SET EXERCISE: Look below for the line containing "buildHull();" and the line containing "before = set(bpy.data.objects)"; repeat exactly those two lines and all lines between them, and nothing else.

INPUT RECORDS:
------------

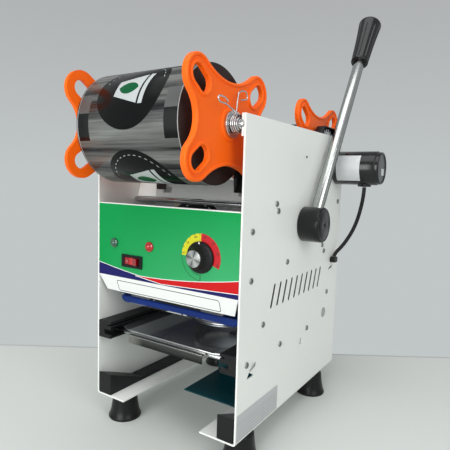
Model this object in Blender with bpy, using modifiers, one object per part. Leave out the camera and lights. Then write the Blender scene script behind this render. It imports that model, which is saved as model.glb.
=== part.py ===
"""Counter-top cup sealing machine: a lever presses a heated head on a cup, and two reels carry the film.

Metres, +Z up. Machine datum: X across with its zero midway between the side panels, Y back from the
front edges of the side panels, Z up from the underside of the bottom flanges. The datum empty moves
the whole machine so that the bottom centre of its bounding box is the world's origin.
"""

import math

import bmesh
import bpy
from mathutils import Euler, Matrix, Vector

# Clearance between touching pieces, and how far a cutter runs past what it cuts
FIT_GAP = 0.0003
OVERRUN = 0.003
WELD = 0.00001
FLAT_ANGLE = math.radians(0.2)

# Body shell
BODY_WIDTH = 0.250
BODY_DEPTH = 0.342
BODY_HEIGHT = 0.410
SHEET = 0.0025
FLANGE_WIDTH = 0.0557
BEND_RADIUS = 0.004
THIN_SHEET = 0.0015

# Vent slots of the side panels
VENT_COUNT = 10
VENT_PITCH = 0.0185
VENT_WIDTH = 0.005
VENT_TOP_Y = 0.0932
VENT_TOP_Z = 0.1925
VENT_BOTTOM_Z = 0.1584
VENT_LEAN = 0.0112
VENT_END_SEGMENTS = 2

# Small openings of the right panel
PLUG_Y = 0.2815
PLUG_Z = 0.1084
PLUG_RADIUS = 0.006
SQUARE_HOLE_Y = 0.1895
SQUARE_HOLE_Z = 0.0829
SQUARE_HOLE_SIZE = 0.010
WEDGE_HOLE_Y = 0.0226
WEDGE_HOLE_Z = 0.0790
WEDGE_HOLE_WIDTH = 0.0200
WEDGE_HOLE_HEIGHT = 0.0082
WEDGE_HOLE_PEAK_SHARE = 0.3
CABLE_SLOT_LENGTH = 0.020
CABLE_SLOT_WIDTH = 0.005
CABLE_SLOT_DROP = 0.019
CABLE_SLOT_LEAN = (0.020, 0.005)

# Control panel
FACE_TOP_Z = 0.294
FACE_FOLD_Z = 0.1875
FACE_RETURN = 0.008
STRIP_BOTTOM_Z = 0.163
STRIP_SETBACK = 0.0085
STRIP_END_TAPER = 0.0105
KNOB_X = 0.065
KNOB_Z = 0.233
KNOB_RADIUS = 0.0205
KNOB_SKIRT_EDGE = 0.003
KNOB_SHOULDER_RADIUS = 0.0155
KNOB_SHOULDER = 0.009
KNOB_CAP_RADIUS = 0.0114
KNOB_HEIGHT = 0.0165
KNOB_SPINDLE_RADIUS = 0.003
KNOB_SPINDLE_LENGTH = 0.014
KNOB_GRIPS = 6
KNOB_GRIP_RADIUS = 0.0032
GREEN_LAMP_X = -0.0895
GREEN_LAMP_Z = 0.2364
RED_LAMP_X = -0.0216
RED_LAMP_Z = 0.2373
LAMP_RADIUS = 0.0068
LAMP_STEM_RADIUS = 0.005
LAMP_STEM = 0.016
LAMP_RIM = 0.0025
LAMP_DOME = 0.0035
SWITCH_X = -0.054
SWITCH_Z = 0.213
SWITCH_WIDTH = 0.039
SWITCH_HEIGHT = 0.018
SWITCH_LIP = 0.003
SWITCH_RIM = 0.002
SWITCH_BODY_DEPTH = 0.015
ROCKER_TILT = math.radians(8)
ROCKER_PIVOT_DEPTH = 0.005
ROCKER_RISE = 0.0085
ROCKER_DIP = 0.0065
ROCKER_BELOW = 0.003

# Inner deck behind the control panel, and the film's guide rod
DECK_LOW_Y = 0.080
DECK_LOW_Z = 0.302
DECK_HIGH_Y = 0.088
DECK_HIGH_Z = 0.332
DECK_BACK_Y = 0.188
DECK_HOLE_LEFT_X = -0.0625
DECK_HOLE_RIGHT_X = 0.0755
DECK_HOLE_Z = 0.3135
DECK_HOLE_WIDTH = 0.016
DECK_HOLE_HEIGHT = 0.0085
GUIDE_ROD_Y = 0.0765
GUIDE_ROD_Z = 0.2975
GUIDE_ROD_RADIUS = 0.0036

# Film guide plate with its folded lip
GUIDE_PLATE_TOP_Z = 0.153
GUIDE_PLATE_THICKNESS = 0.002
GUIDE_LIP_Z = 0.143
GUIDE_LIP_Y = 0.025
GUIDE_LIP_LEFT_INSET = 0.025
GUIDE_LIP_RIGHT_INSET = 0.017
GUIDE_WING_Y = 0.036
GUIDE_WING_TAPER = 0.004
GUIDE_PLATE_BACK_INSET = 0.037
GUIDE_HOLE_RADIUS = 0.056

# Rear cover with its power inlet
REAR_COVER_INSET = 0.0035
REAR_COVER_LOW_Z = 0.130
REAR_COVER_HIGH_Z = 0.286
REAR_COVER_RETURN = 0.018
REAR_TAB_LOW_Z = 0.188
REAR_TAB_HIGH_Z = 0.240
REAR_TAB_REACH = 0.012
INLET_X = -0.060
INLET_Z = 0.170
INLET_WIDTH = 0.034
INLET_HEIGHT = 0.026
INLET_RIM = 0.004
INLET_RIM_DEPTH = 0.003
INLET_BODY = 0.020
INLET_WALL = 0.003
INLET_FLOOR = 0.004
INLET_PIN_WIDTH = 0.002
INLET_PIN_HEIGHT = 0.006
INLET_PIN_PITCH = 0.007
INLET_PIN_LENGTH = 0.012

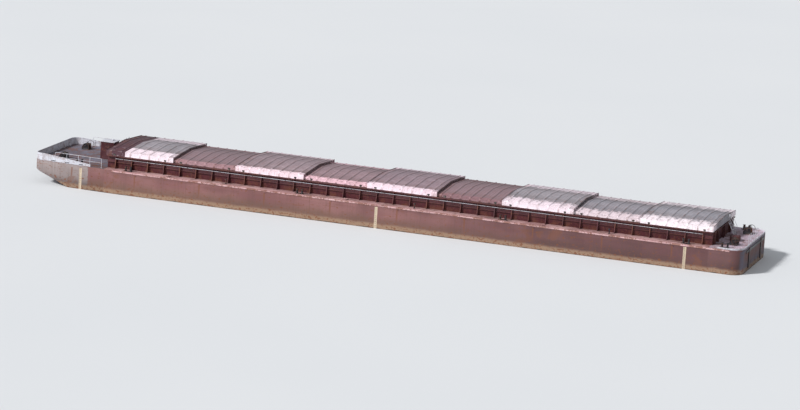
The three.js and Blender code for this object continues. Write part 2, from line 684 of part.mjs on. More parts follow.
// Companion hood over the way down to the fore tank, with a pale roof and a door in its fore face.
function buildHood() {
  const { x0, long, wide, high, wall, eave, roof } = HOOD;
  const door = HOOD_DOOR;
  const half = wide / 2;
  const head = DEPTH + high;
  const sill = DEPTH + door.sill;
  const lintel = sill + door.high;
  const box = block(v3(x0, -half, DEPTH), v3(x0 + long, half, head));
  const room = block(
    v3(x0 + wall, -half + wall, DEPTH - 10),
    v3(x0 + long - wall, half - wall, head + 10),
  );
  const doorway = block(v3(x0 - 10, -door.wide / 2, sill), v3(x0 + wall + 10, door.wide / 2, lintel));
  const pin = { x: x0 - door.thick / 2 - 2.5, y: -door.wide / 2 - door.lap - 25 };
  const hinges = [sill + door.hingeIn, lintel - door.hingeIn].map((z) => v3(pin.x, pin.y, z));
  const up = v3(0, 0, 1);
  const lugs = hinges.flatMap((middle) =>
    hingeLugs(middle, up, (low, top) =>
      block(v3(pin.x, pin.y - 20, middle.z + low), v3(x0 + 5, pin.y + 20, middle.z + top)),
    ),
  );
  place("hood_walls", join([cut(box, [room, doorway]), ...lugs]), "coaming");
  place(
    "hood_roof",
    block(v3(x0 - eave, -half - eave, head), v3(x0 + long + eave, half + eave, head + roof)),
    "pale",
  );

  const leafHalf = door.wide / 2 + door.lap;
  const leaf = block(
    v3(x0 - door.thick, -leafHalf, sill - door.lap),
    v3(x0 - SEAT_GAP, leafHalf, lintel + door.lap),
  );
  const grip = { y: door.wide / 2 - 60, z: sill + door.high / 2, x: x0 - door.thick };
  const parts = [
    leaf,
    bar(v3(grip.x + 5, grip.y, grip.z), v3(grip.x - 60, grip.y, grip.z), 20),
    bar(v3(grip.x - 50, grip.y, grip.z - 30), v3(grip.x - 50, grip.y, grip.z + 200), 20),
  ];
  for (const middle of hinges) {
    parts.push(hingeKnuckle(middle, up));
    parts.push(block(v3(pin.x - 10, pin.y, middle.z - 60), v3(pin.x + 10, pin.y + 60, middle.z + 60)));
  }
  place("hood_door", join(parts), "coaming");
}

// Low trunk over the way down to the aft tank, with a lid hinged on its fore edge.
function buildHatch() {
  const { x0, y, long, wide, high, wall } = TRUNK;
  const half = wide / 2;
  const top = DEPTH + high;
  const box = block(v3(x0, y - half, DEPTH), v3(x0 + long, y + half, top));
  const shaft = block(
    v3(x0 + wall, y - half + wall, DEPTH - 10),
    v3(x0 + long - wall, y + half - wall, top + 10),
  );
  const pin = { x: x0 - LID.lap - LID.hingeOut, z: top + LID.thick / 2 };
  const hinges = [-LID.hingeY, LID.hingeY].map((dy) => v3(pin.x, y + dy, pin.z));
  const across = v3(0, 1, 0);
  const web = outline([
    [pin.x - 22, pin.z - 5],
    [pin.x - 14, pin.z - 34],
    [x0 + 5, top - 110],
    [x0 + 5, top - 8],
    [pin.x + 24, top - 8],
    [pin.x + 14, pin.z - 5],
  ]);
  const lugs = hinges.flatMap((middle) =>
    hingeLugs(middle, across, (low, far) => alongY(web, middle.y + low, middle.y + far)),
  );
  place("hatch_trunk", join([box.subtract(shaft), ...lugs]), "coaming");

  const foreEdge = x0 - LID.lap;
  const plate = block(
    v3(foreEdge, y - half - LID.lap, top + SEAT_GAP),
    v3(x0 + long + LID.lap, y + half + LID.lap, top + LID.thick),
  );
  const parts = [plate];
  for (const middle of hinges) {
    parts.push(hingeKnuckle(middle, across));
    parts.push(block(v3(pin.x, middle.y - 50, top + 8), v3(foreEdge + 10, middle.y + 50, top + 32)));
  }
  const grip = { x: x0 + long - 60, half: 110, low: top + LID.thick - 10, high: top + 100 };
  for (const dy of [-grip.half, grip.half]) {
    parts.push(bar(v3(grip.x, y + dy, grip.low), v3(grip.x, y + dy, grip.high + 10), 14));
  }
  parts.push(bar(v3(grip.x, y - grip.half - 14, grip.high), v3(grip.x, y + grip.half + 14, grip.high), 14));
  place("hatch_lid", join(parts), "coaming");
}

// Steps over the end coamings, with handrails.
function buildSteps() {
  const { y, wide, string, stringDeep, tread, treadDeep, treads } = STEPS;
  const { clear, run, railHigh, postBack } = STEPS_RUN;
  const { tube } = RAILING;
  for (const { name, face, out } of HOLD_ENDS) {
    const near = face + out * clear;
    const far = near + out * run;
    const stringer = outline([
      [far, DEPTH],
      [far + out * stringDeep, DEPTH],
      [near + out * stringDeep, COAMING_TOP],
      [near, COAMING_TOP],
    ]);
    const parts = [];
    for (const sy of [y - wide / 2, y + wide / 2]) {
      const footX = far + out * postBack;
      const headX = near + out * postBack;
      const footTop = v3(footX, sy, DEPTH + railHigh);
      const headTop = v3(headX, sy, COAMING_TOP + railHigh);
      parts.push(alongY(stringer, sy - string / 2, sy + string / 2));
      parts.push(bar(v3(footX, sy, DEPTH + postBack), footTop, tube));
      parts.push(bar(v3(headX, sy, COAMING_TOP - postBack), headTop, tube));
      parts.push(bar(footTop, headTop, tube));
    }
    for (let i = 1; i <= treads; i++) {
      const share = i / (treads + 0.4);
      const x = far + (near - far) * share + (out * stringDeep) / 2;
      const z = DEPTH + COAMING.height * share;
      const corner = v3(x - treadDeep / 2, y - wide / 2, z - tread);
      parts.push(block(corner, v3(x + treadDeep / 2, y + wide / 2, z)));
    }
    place(`ladder_${name}`, join(parts), "pale");
  }
}

// An open run of posts with a top and a middle bar, through [x, y] points on the deck.
function railing(points) {
  const { high, mid, tube } = RAILING;
  const parts = points.map(([x, y]) => bar(v3(x, y, DEPTH), v3(x, y, DEPTH + high), tube));
  for (const z of [DEPTH + mid, DEPTH + high - tube]) {
    for (let i = 1; i < points.length; i++) {
      parts.push(bar(v3(...points[i - 1], z), v3(...points[i], z), tube));
    }
  }
  return join(parts);
}

function buildRailings() {
  const across = [-2000, -1000, 0, 1000, 2000].map((y) => [HULL_STERN - 260, y]);
  place("railing_stern", railing(across), "pale");
  for (const { name, sign } of SIDES) {
    const along = [0, 1, 2, 3, 4].map((i) => {
      const x = HULL_BOW + 2300 + i * 1350;
      return [x, sign * (halfWidthAt(x) - 230)];
    });
    place(`railing_bow_${name}`, railing(along), "pale");
  }
}

// Rung ladders down the hold's end walls.
function buildHoldLadders() {
  const { y, half, stand, tube, rung, pitch } = RUNGS;
  const top = COAMING_TOP - 200;
  for (const { name, face, out } of HOLD_ENDS) {
    const x = face - out * stand;
    const parts = [];
    for (const sy of [y - half, y + half]) {
      parts.push(bar(v3(x, sy, TANK_TOP), v3(x, sy, top), tube));
      parts.push(bar(v3(x, sy, TANK_TOP + pitch), v3(face, sy, TANK_TOP + pitch), 20));
      parts.push(bar(v3(x, sy, top - 200), v3(face, sy, top - 200), 20));
    }
    for (let z = TANK_TOP + pitch; z < top; z += pitch) {
      parts.push(bar(v3(x, y - half, z), v3(x, y + half, z), rung));
    }
    place(`hold_ladder_${name}`, join(parts), "deck");
  }
}

buildHull();
buildDecks();
buildStrakes();
buildEndBars();
buildBulwark();
buildToePlate();
buildSideCoamings();
buildEndCoamings();
buildCovers();
buildWinches();
buildEndBollards();
buildHood();
buildHatch();
buildSteps();
buildRailings();
buildHoldLadders();

export default barge;
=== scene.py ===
"""Visual model of the river barge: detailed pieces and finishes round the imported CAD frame.

Sizes are the full-size vessel's, in millimetres, as in the part's source, and the bench brings them to the
1:2 model. x runs aft from bow to stern, y to starboard and z up, from the middle of the flat bottom.
"""

from __future__ import annotations

import json
import logging
import math
import random
from collections.abc import Callable
from dataclasses import dataclass, field
from enum import Enum
from typing import Any

import bmesh
import bpy
from mathutils import Matrix, Vector

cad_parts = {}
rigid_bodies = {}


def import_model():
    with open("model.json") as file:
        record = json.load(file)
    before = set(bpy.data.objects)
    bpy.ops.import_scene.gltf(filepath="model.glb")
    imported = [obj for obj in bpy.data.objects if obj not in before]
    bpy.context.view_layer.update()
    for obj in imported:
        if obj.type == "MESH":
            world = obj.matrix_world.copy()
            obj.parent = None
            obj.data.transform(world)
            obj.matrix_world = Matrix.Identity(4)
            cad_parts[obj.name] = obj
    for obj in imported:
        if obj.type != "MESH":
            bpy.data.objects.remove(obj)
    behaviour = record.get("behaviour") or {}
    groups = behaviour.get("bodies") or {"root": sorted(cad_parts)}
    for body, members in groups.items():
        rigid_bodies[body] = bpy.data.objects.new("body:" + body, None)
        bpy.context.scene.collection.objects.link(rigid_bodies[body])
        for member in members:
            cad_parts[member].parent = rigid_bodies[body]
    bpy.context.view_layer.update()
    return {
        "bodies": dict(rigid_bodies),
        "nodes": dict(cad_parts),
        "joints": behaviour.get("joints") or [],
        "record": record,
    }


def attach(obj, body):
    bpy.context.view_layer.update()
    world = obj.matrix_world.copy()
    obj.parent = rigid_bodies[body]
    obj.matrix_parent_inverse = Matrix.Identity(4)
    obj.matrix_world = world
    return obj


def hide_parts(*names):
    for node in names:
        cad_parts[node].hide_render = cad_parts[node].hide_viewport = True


LOG = logging.getLogger("barge")
MM = 0.0005  # metres of model for one millimetre of the full-size vessel
SQUARE = 0.9  # a normal or an edge with more than this share along an axis follows it
BEND_STEPS = 5  # pieces that a pipe's bend is made of

Point = tuple[float, float, float]
Colour = tuple[float, float, float, float]
Piece = bpy.types.Object
Paint = bpy.types.Material
PlaceTest = Callable[[Vector, Vector], bool]

# Sizes that several sub-assemblies share, with the names they have in the part's source
LENGTH = 76500
DEPTH = 3100
WATERLINE = 600
END_BAR = 80
HULL_BOW = -LENGTH / 2 + END_BAR
HULL_STERN = LENGTH / 2 - END_BAR
HALF_BEAM = 5700
HEAD_HALF = 5150
HEAD_TAPER = 9000
STERN_CORNER = 1300
HOLD_FORE = HULL_BOW + 8100
HOLD_LENGTH = 64800
HOLD_AFT = HOLD_FORE + HOLD_LENGTH
HOLD_HALF = 4450
TANK_TOP = 500
COAMING_TOP = DEPTH + 1300
RAIL_TOP = COAMING_TOP + 60
BAYS = 9
BAY = HOLD_LENGTH / BAYS
PRIMED = 1980  # how far aft the first cover wears primer
HIGH_SKIRT = 4800
LOW_SKIRT = 4570
DECK_GRIP = DEPTH - 2  # feet reach 2 mm into the deck, so that no light shows under them


class Axis(Enum):
    """The vessel's axes, as places in a vector."""

    X = 0
    Y = 1
    Z = 2


class Side(Enum):
    """The two sides of the vessel, as the sign of y."""

    PORT = -1
    STARBOARD = 1

    @property
    def word(self) -> str:
        """The side's name as the CAD nodes write it."""
        return self.name.lower()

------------

ANSWER BELOW:
buildHull();
buildDecks();
buildStrakes();
buildEndBars();
buildBulwark();
buildToePlate();
buildSideCoamings();
buildEndCoamings();
buildCovers();
buildWinches();
buildEndBollards();
buildHood();
buildHatch();
buildSteps();
buildRailings();
buildHoldLadders();

export default barge;
=== scene.py ===
"""Visual model of the river barge: detailed pieces and finishes round the imported CAD frame.

Sizes are the full-size vessel's, in millimetres, as in the part's source, and the bench brings them to the
1:2 model. x runs aft from bow to stern, y to starboard and z up, from the middle of the flat bottom.
"""

from __future__ import annotations

import json
import logging
import math
import random
from collections.abc import Callable
from dataclasses import dataclass, field
from enum import Enum
from typing import Any

import bmesh
import bpy
from mathutils import Matrix, Vector

cad_parts = {}
rigid_bodies = {}


def import_model():
    with open("model.json") as file:
        record = json.load(file)
    before = set(bpy.data.objects)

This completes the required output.